Journées internationales d'Analyse statistique des Données Textuelles
7-10 juin 2016 Nice (France)
Reproducible Identification of Pragmatic Universalia in CHILDES Transcripts
Hromada Daniel  1, 2, 3, *@  
1 : Universität der Künste  (Medienhaus UdK)  -  Site web
Grunewaldstrasse 2, 10823 Berlin -  Allemagne
2 : Cognitions Humaine et ARTificielle  (CHART)  -  Site web
École Pratique des Hautes Études [EPHE], Université Paris VIII - Vincennes Saint-Denis : EA4004
Université Paris 8 2 rue de la Liberté 93526 Saint-Denis -  France
3 : Slovak University of Technology  (STUBA FEI URK)  -  Site web
Ilkovičova 3 812 19 Bratislava 1 -  Slovaquie
* : Auteur correspondant

This article presents method and results of multiple analyses of the biggest publicly available corpus of language acquisition data : Child Language Data Exchange System. The methodological aim of this article is to present a means how science can be done in a highly positivist, empiric and reproducible manner consistent with the precepts of the “Open Science” movement. Thus, a handful of simple one-liners pipelining standard GNU tools like “grep”, and “uniq” is presented - which, when applied on myriads of transcripts contained in the corpus – can potentially pave a path towards identification of statistically significant phenomena. Relative frequencies of occurrence are analyzed along age and language axes in order to help to identify certain concrete, pragmatic universalia marking different stages of linguistic ontogeny in human children.
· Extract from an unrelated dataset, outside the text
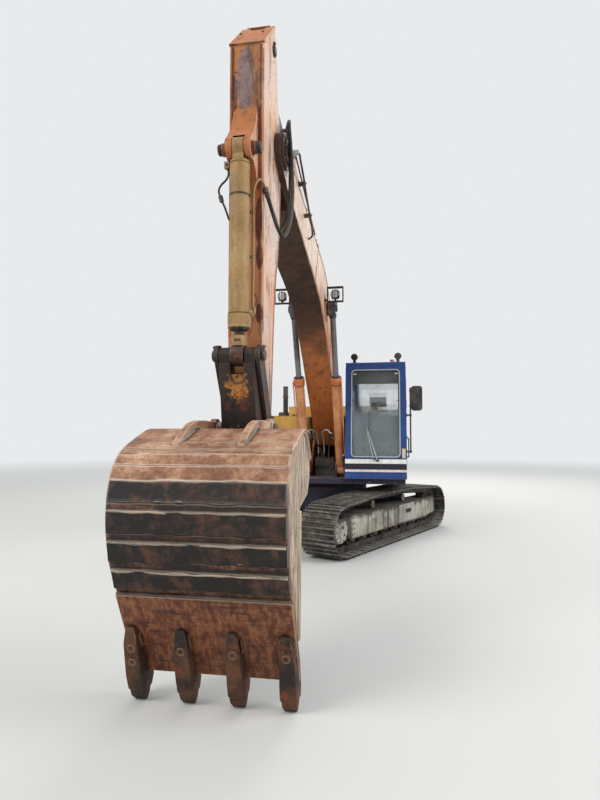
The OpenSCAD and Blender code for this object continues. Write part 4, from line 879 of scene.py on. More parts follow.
def make_bucket():
    """The bucket's shell, side plates, wear strips, lip and ears."""
    piece = Piece("bucket_shell")
    bucket_shell(piece)
    core = offset_line(BUCKET_BACK, SHELL_T * 0.6)
    for side in (-1, 1):
        outer = side * (BUCKET_HALF - 0.015)
        piece.prism([tuple(p) for p in core] + BUCKET_MOUTH, outer - side * SHELL_T, outer,
                    "bucket_side", 0.006)
        # Weld between the side plate and the shell, and along the lip
        piece.weld([at(u, z, outer + side * 0.003)
                    for u, z in offset_line(BUCKET_BACK, SHELL_T + 0.004)[::2]], 0.009, "bright")
        # Side cutter along the mouth
        edge = [(6.47, 0.45), (6.53, 0.46), (6.51, 0.98), (6.48, 1.3), (6.42, 1.3), (6.45, 0.98)]
        piece.prism(edge, outer - side * 0.004, outer + side * 0.012, "bucket_side", 0.005)

    for index, (top, low) in enumerate(BUCKET_STRIPS):
        way = (Vector(low) - Vector(top)).normalized()
        back = Vector((way[1], -way[0])) * 0.034
        outline = [top, low, tuple(Vector(low) + back), tuple(Vector(top) + back)]
        half = BUCKET_HALF - 0.012
        face = "bucket" if index < 2 else "strip"

        def knocked(p, seed=index * 3.1):
            wave = 0.006 * noise.noise(p * 9 + Vector((seed, 0, 0)))
            return p + Vector((0.004 * noise.noise(p * 11 + Vector((seed, 0, 0))), wave, wave))

        steps = [-half + 2 * half * i / STRIP_STEPS for i in range(STRIP_STEPS + 1)]
        for a, b in zip(steps, steps[1:]):
            piece.slab([at(u, z, a) for u, z in outline], ACROSS * (b - a + 0.0005), face, 0.0, 1, knocked)
        # Uneven worn line along the strip's top, and the soil packed below its lower edge
        line = [knocked(at(top[0], top[1], v)) for v in steps]
        piece.tube([p + Vector((0, 0.004, -0.004)) for p in line], uneven(0.007, 0.012, 9, (index * 5, 0)),
                   "ridge", 6)
        if index > 1:
            low_line = [knocked(at(low[0], low[1], v)) for v in steps]
            piece.tube([p + Vector((0, 0.012, 0.002)) for p in low_line],
                       uneven(0.011, 0.008, 18, (index * 7, 2)), "strip", 6)

    piece.prism(BUCKET_LIP, -BUCKET_HALF, BUCKET_HALF, "lip", 0.008)
    piece.seam(at(6.792, 0.79, -0.58), at(6.792, 0.79, 0.58), 0.012)

    # Hinge ears with their bosses
    ear = [(BUCKET_PIN[0] - 0.09, BUCKET_PIN[1] - 0.07), (BUCKET_PIN[0] + 0.07, BUCKET_PIN[1] - 0.095),
           (6.1, 1.42), (6.4, 1.7), (6.69, 1.735), (6.7, 1.765), (6.57, 1.842), (6.45, 1.9), (6.33, 1.925),
           (6.16, 1.93), (LINK_PIN[0] + 0.06, LINK_PIN[1] + 0.06), (LINK_PIN[0] - 0.06, LINK_PIN[1] + 0.06)]
    for side in (-1, 1):
        low, high = sorted((side * EAR_V[0], side * EAR_V[1]))
        piece.prism(ear, low, high, "bucket", 0.007)
        inner, outer = side * EAR_BOSS_V, side * (EAR_V[1] + 0.012)
        for pin, radius in ((BUCKET_PIN, 0.118), (LINK_PIN, 0.086)):
            piece.turned([(0, radius - 0.024), (abs(inner - outer), radius - 0.024)], at(*pin, inner),
                         ACROSS * side, "bucket", 28, 0.005)
            piece.bar(radius, 0.05, at(*pin, side * EAR_V[0]), ACROSS * side, "bucket", 32, 0.006)
        for edge in (EAR_V[0] - 0.004, EAR_V[1] + 0.004):
            piece.weld([at(u, z, side * edge) for u, z in curve(EAR_WELD, 5)], 0.01, "bright")
        # Pin heads with their keeper bolts
        piece.turned([(0, 0.062), (0.02, 0.062), (0.026, 0.05)], at(*BUCKET_PIN, side * 0.264),
                     ACROSS * side, "pin")
        piece.turned([(0, 0.05), (0.02, 0.05), (0.025, 0.04)], at(*LINK_PIN, side * 0.262),
                     ACROSS * side, "pin")
        piece.bolt(at(BUCKET_PIN[0], BUCKET_PIN[1] + 0.092, side * 0.266), ACROSS * side, 0.012)
    piece.bar(0.045, 0.56, at(*BUCKET_PIN, -0.28), ACROSS, "pin")
    piece.done("bucket", "rust", "bucket")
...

One can thus observe significant culture-agnostic decrease of laughing in child-produced speech and child-directed indo-european “motherese” occurrent between 1st and 2nd year of age; maternal increase in production of pronoun denoting 2nd person singular “you”; increase of usage of 1st person singular “I” in utterances produced by children around 3rd years of age and marked decrease of the same which takes place around 6 years of age. Other significant correlations - both intracultural between english mothers and children, as well as intercultural - are pointed down always accompanied with thorough descriptions methodology immediately reproducible on an average computer.